Grab the tissues and prepare to cry, laugh and then cry some more. ‘Love, Simon’ is a beautiful story about a young teenager grappling with his sexuality — but is the film too vanilla?
Nick Robinson, 22, continues to prove that he is one of Hollywood’s most talented young actors on the scene. In Love, Simon, Nick portrays Simon Spier, a senior in high school who is hiding his sexuality from everyone. Simon’s life is near perfect: his parents have been together for decades, his sister is adorable, he lives in a nice house, drives his own car, and has a solid group of friends at school. What’s not perfect? Simon struggling with his identity as his life is about to change drastically by graduating high school and going away to college. Nick is incredible to watch on film as he delivers a strong emotional performance, especially when his world comes crashing down around his feet. The only problem? It all feels a bit too… polished.
Things get interesting for Simon when an anonymous student from his school writes into their “secrets” blog (think Gossip Girl, but on Reddit) revealing that he’s gay. Simon reaches out via email and the two begin communicating regularly, causing Simon to fall in love with his mystery suitor. Sadly, Simon’s secret email affair is put in serious danger when an obnoxious student, Martin (Logan Miller), accidentally finds his Gmail account.

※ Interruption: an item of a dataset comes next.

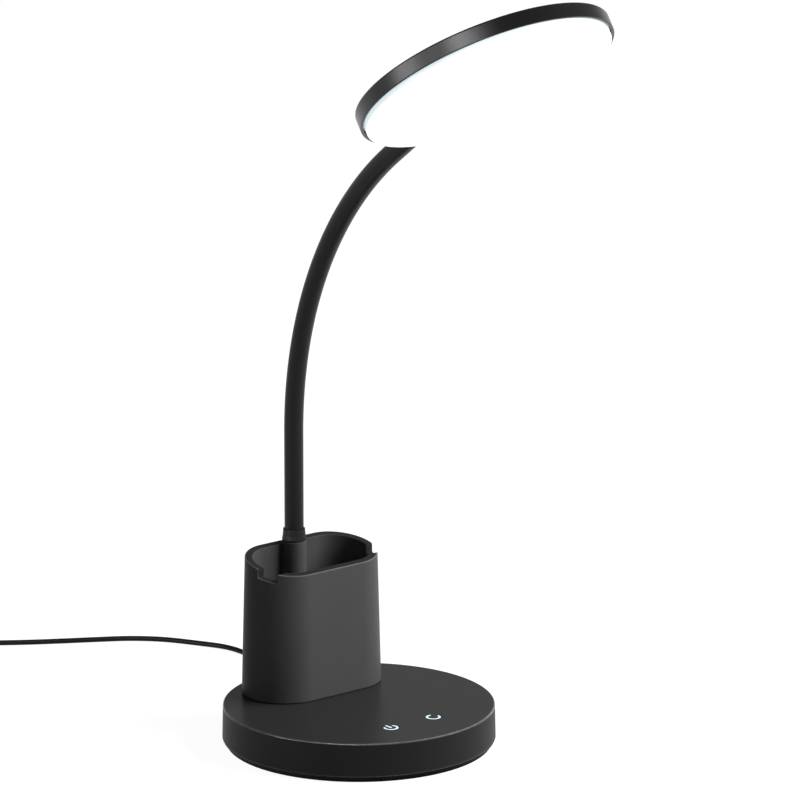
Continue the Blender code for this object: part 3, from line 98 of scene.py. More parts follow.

Martin has his eyes on one of Simon’s best friends, Abby (Alexandra Shipp), and essentially uses screen grabs of the emails between Simon and his anonymous suitor to blackmail the teen into getting Abby to date him. Spoiler alert: it doesn’t work and, out of pure spite and humiliation, Martin releases Simon’s emails on their “secrets” blog. This is the point in the movie where Nick really, truly steals your heart as he is now forced to come out on his own to his family and friends. There is no right time, so he chooses Christmas morning. It goes… well, to be honest there isn’t a word to describe how it goes. His mother, portrayed by Jennifer Garner, seems confused but okay with it while his father, Josh Duhamel, immediately begins crying and walks out of the room. Yikes.
How does that seem polished, you ask? Because it only takes a few minutes (or days in the movie’s time frame) for everything to be perfectly fine. Simon’s mom reveals through tears how relieved she is to know her son is finally being himself for the world, while his dad tells him how proud he is of his son’s bravery. In fact things go much less smoother with Simon’s friends who eventually find out about his scheme to set up Abby and Martin in order to keep his own secret safe. Friends aside, there is the fact that his entire school (including the hilariously placed Tony Hale as the Vice Principal) now knows his secret. Plus, his anonymous pen pal, and the only person who could possibly understand what Simon is going through, decides to vanish in fear of being outed next. Huge bummer.
I won’t spoil the ending for you, but I can tell you this not-so-surprising news: everything works out. In short, Love, Simon is a very sweet, charming movie about what it’s like to be a modern teenager in a modern world. While his parents, family and friends are much more understanding than most, it’s still nice to get some insight into how a young man truly struggles with his identity once he realizes he is a gay man. Nick’s portrayal of Simon is wonderful to watch whether he’s making you laugh or cry, and we’re really looking forward to seeing where his career is headed next!